The heat is on: slip forming, real-time monitoring and water maintenance
Rigorous materials-testing is a fundamental aspect of any construction project, but the scorching temperatures of Saudi Arabia present contractors with a unique challenge, as Trencher explains.
"In the Middle East you have very high ambient temperatures and one of the major issues in pouring large volumes of concrete is that it is an exothermic chemical reaction and gives off heat. Therefore, you have to regulate very carefully how a block cools because the high differential temperatures can physically crack the concrete – and cracked concrete is not a good physical medium.
He adds: "The client has extensive instrumentation of these large concrete pours.

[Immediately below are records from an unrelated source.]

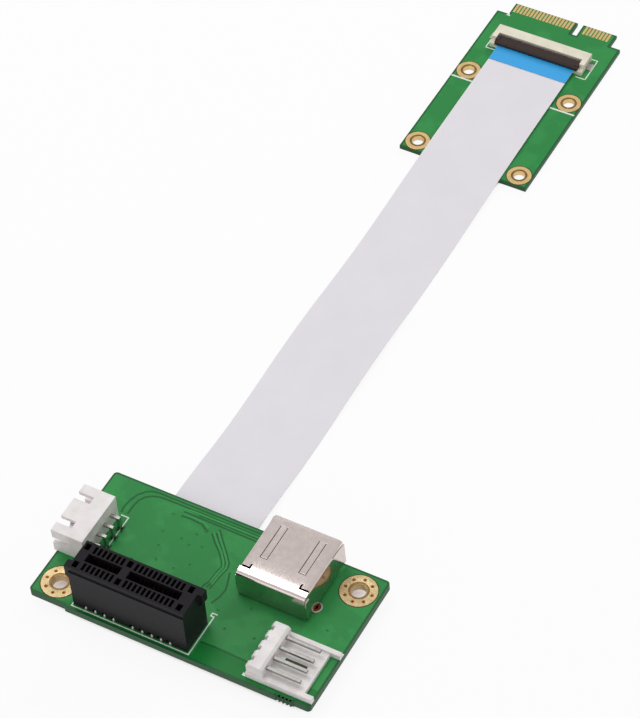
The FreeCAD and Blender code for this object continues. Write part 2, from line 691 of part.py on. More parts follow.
# ------------------------------------------------------------------ USB receptacle
def usb_shell():
    """A folded tube with flared lips, two sprung fingers in the roof and two board legs."""
    body = new_body("usb_shell")
    right = "usb_left + usb_width"
    tube = new_sketch(body, "usb_tube_section", "XZ_Plane", "-usb_lip_line")
    rectangle(tube, "usb_left", "base_top", right, "usb_top")
    pad(body, tube, "usb_lip_line - usb_tube")
    fillet(body, lambda edge: along(edge, Y), "usb_corner")
    bore = new_sketch(body, "usb_bore_section", "XZ_Plane", "-usb_lip_line")
    rectangle(bore, "usb_left + usb_sheet", "base_top + usb_sheet", right + " - usb_sheet",
              "usb_top - usb_sheet")
    pocket(body, bore, "usb_lip_line - usb_tube", reverse=True)
    left, top = value("usb_left"), value("usb_top")
    sheet_thick = value("usb_sheet")

    def inner_corner(edge):
        middle = edge.CenterOfMass
        away = min(abs(middle.x - left - sheet_thick),
                   abs(middle.x - left - value("usb_width") + sheet_thick))
        return along(edge, Y) and away < 0.01 and abs(middle.z - top) > 0.01
    fillet(body, inner_corner, "usb_corner - usb_sheet")

    lip = new_sketch(body, "usb_roof_lip", "YZ_Plane", "usb_left + usb_lip_gap")
    outline(lip, [
        ("usb_lip_line", "usb_top - usb_sheet"), ("usb_back", "usb_top - usb_sheet + usb_lip_out"),
        ("usb_back", "usb_top + usb_lip_out"), ("usb_lip_line", "usb_top"),
    ])
    pad(body, lip, "usb_width - 2 * usb_lip_gap")
    sides = new_sketch(body, "usb_side_lips", level="base_top + usb_lip_gap")
    for wall, sign in (("usb_left", "-"), (right, "+")):
        inner = "-" if sign == "+" else "+"
        outline(sides, [
            (wall, "usb_lip_line"), ("%s %s usb_lip_out" % (wall, sign), "usb_back"),
            ("%s %s usb_lip_out %s usb_sheet" % (wall, sign, inner), "usb_back"),
            ("%s %s usb_sheet" % (wall, inner), "usb_lip_line"),
        ])
    pad(body, sides, "usb_height - 2 * usb_lip_gap")

    slits = new_sketch(body, "usb_finger_slits", level="usb_top")
    root = "usb_back - spring_root"
    for sign in ("-", "+"):
        middle = "usb_centre %s spring_offset" % sign
        rectangle(slits, middle + " - spring_wide / 2 - spring_slit",
                  root + " - spring_long - spring_slit",
                  middle + " + spring_wide / 2 + spring_slit", root)
    pocket(body, slits, "usb_sheet")
    finger = new_sketch(body, "usb_finger", "YZ_Plane", "usb_centre - spring_offset")
    bend = root + " - spring_long * 0.7"
    tip = root + " - spring_long"
    outline(finger, [
        (root, "usb_top"), (bend, "usb_top - spring_dip"), (tip, "usb_top - spring_dip / 3"),
        (tip, "usb_top - spring_dip / 3 - usb_sheet"),
        (bend, "usb_top - spring_dip - usb_sheet"), (root, "usb_top - usb_sheet"),
    ])
    repeat(body, pad(body, finger, "spring_wide", centred=True), "X_Axis",
           "2 * spring_offset", "2")

    relief = new_sketch(body, "usb_flap_opening", level="usb_top")
    rectangle(relief, "usb_left + relief_in", "usb_tube", right + " - relief_in",
              "usb_front + flap_deep")
    pocket(body, relief, "usb_sheet")
    hatch = new_sketch(body, "usb_rear_hatch", level="base_top")
    rectangle(hatch, "usb_left + relief_in", "usb_tube", right + " - relief_in",
              "core_rear + core_deep / 2")
    pocket(body, hatch, "usb_sheet", reverse=True)

    legs = new_sketch(body, "usb_legs", level="base_top + usb_corner")
    for side in ("usb_left", right + " - usb_sheet"):
        rectangle(legs, side, "leg_line - leg_wide / 2", side + " + usb_sheet",
                  "leg_line + leg_wide / 2")
    pad(body, legs, "usb_corner + base_thick + leg_below", reverse=True)
    return finish(body, "usb_shell", BASE)


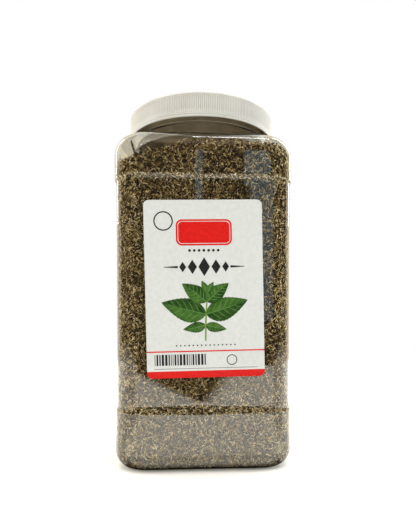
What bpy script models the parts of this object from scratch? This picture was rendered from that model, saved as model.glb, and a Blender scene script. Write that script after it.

Thermal couples measure both the internal and external temperature and the entire building is shrouded in insulating material to let these vast volumes of concrete cool down naturally without the outside being affected. Also, nobody has ever gone to those heights, so another major challenge we are facing is gravity. Attempting to pump concrete in its fluid state vertically 1,000m has never been done before."
Like the Shard before it, the Kingdom Tower’s central core is being constructed using slip forming, a method in which concrete is poured into a structure that is continuously in flux, resulting in superior, joint-free buildings that can be worked on around the clock. However, high temperatures in Jeddah mean that slip-form structures must be monitored to ensure that structural integrity is maintained.
"Once the production of the main core starts it will run 24/7 – that’s the economics of how you build these types of buildings as a continuous slip form," explains Trencher. "The slip form central core is working 24 hours a day and you are confronted with major solar gains in that time, so the building will tend to move away from the sun, and as the sun tracks around that changes. As a result, the Kingdom Tower has a network of real-time monitoring stations with corresponding trigger points where they can adjust the slip form to take into account any deviations."
The chemical make-up of the water in Jeddah has also tested the engineers’ ingenuity.
"One of the issues we have in the Middle East – particularly in this location which is on the shoreline of the Red Sea – is that the groundwater is very saline and extraordinarily aggressive to concrete," says Trencher. "To mitigate some of the effects of that, and to stop engineers having to pump large volumes of salt-laden water, the base level of the tower has been set approximately 3m above the existing ground level."
Tall orders: the building boom in Asia and the Middle East
The 100th supertall building of over 300m will be built in 2014 and more than half of world’s tallest buildings have been built in last four years, with the high-rise boom in Asia and Middle East leading the way, accounting for 90% of recent supertall projects worldwide.
Driven by rapid economic and demographic growth, urbanisation, investor appetite for flagship real estate assets and lower labour costs than in the traditional Western markets, the trend is set to continue. In June, China announced initial plans for its own 1km tall building, the Phoenix Towers.
With this in mind, what specific skill-sets will the next generation of construction engineers and risk assessors need to compete in a globalised marketplace, and how does Trencher envisage the super and megatall sector evolving in terms of new technologies, building materials and design elements?
"From design, through construction to procurement, the advent of computers has revolutionised construction imaging," he says. "Robotics may take over some construction tasks and in the UK we have witnessed a drive for off-site production, with only plug-and-play connections required on-site.
"Within my career computer design, modelling, 3D and sophisticated stress analysis software packages have been introduced and they certainly will continue to evolve. Mankind will not stand still on this – we will innovate but there needs to be an emphasis on these new innovations being used correctly."